DATA LINES:
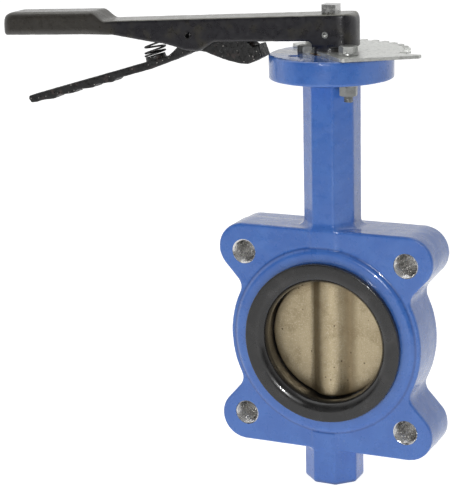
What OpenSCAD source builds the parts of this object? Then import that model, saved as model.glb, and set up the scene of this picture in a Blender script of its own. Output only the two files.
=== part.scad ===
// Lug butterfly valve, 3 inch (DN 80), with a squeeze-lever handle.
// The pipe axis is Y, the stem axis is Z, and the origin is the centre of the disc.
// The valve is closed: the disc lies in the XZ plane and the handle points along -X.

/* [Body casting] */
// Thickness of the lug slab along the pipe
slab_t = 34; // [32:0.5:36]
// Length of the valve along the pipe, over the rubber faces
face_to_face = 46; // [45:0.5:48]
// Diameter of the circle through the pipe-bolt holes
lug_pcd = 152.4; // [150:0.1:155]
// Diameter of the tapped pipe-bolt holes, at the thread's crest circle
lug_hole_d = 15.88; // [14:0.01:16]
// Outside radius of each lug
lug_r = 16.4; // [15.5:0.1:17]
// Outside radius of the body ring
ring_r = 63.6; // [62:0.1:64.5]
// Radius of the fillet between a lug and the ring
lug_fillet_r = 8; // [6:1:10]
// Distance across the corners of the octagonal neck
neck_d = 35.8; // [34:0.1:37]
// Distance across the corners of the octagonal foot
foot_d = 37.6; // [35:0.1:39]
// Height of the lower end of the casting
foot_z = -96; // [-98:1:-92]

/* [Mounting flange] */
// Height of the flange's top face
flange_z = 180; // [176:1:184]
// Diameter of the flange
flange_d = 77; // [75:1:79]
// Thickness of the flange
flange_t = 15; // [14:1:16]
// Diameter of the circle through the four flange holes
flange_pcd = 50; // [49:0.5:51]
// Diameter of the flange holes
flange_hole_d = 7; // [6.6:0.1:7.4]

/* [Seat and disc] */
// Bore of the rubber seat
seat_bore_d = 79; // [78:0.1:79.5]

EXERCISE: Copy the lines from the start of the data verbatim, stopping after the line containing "points along -X.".

THE RESPONSE:
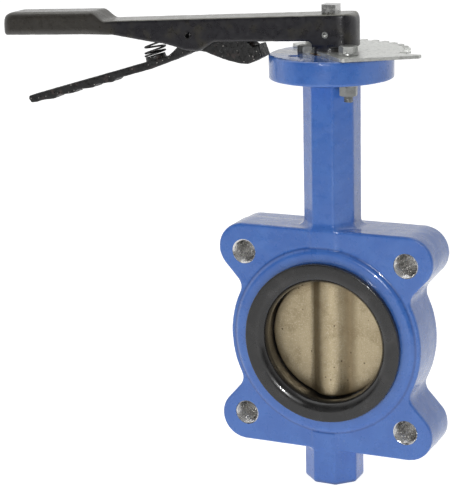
What OpenSCAD source builds the parts of this object? Then import that model, saved as model.glb, and set up the scene of this picture in a Blender script of its own. Output only the two files.
=== part.scad ===
// Lug butterfly valve, 3 inch (DN 80), with a squeeze-lever handle.
// The pipe axis is Y, the stem axis is Z, and the origin is the centre of the disc.
// The valve is closed: the disc lies in the XZ plane and the handle points along -X.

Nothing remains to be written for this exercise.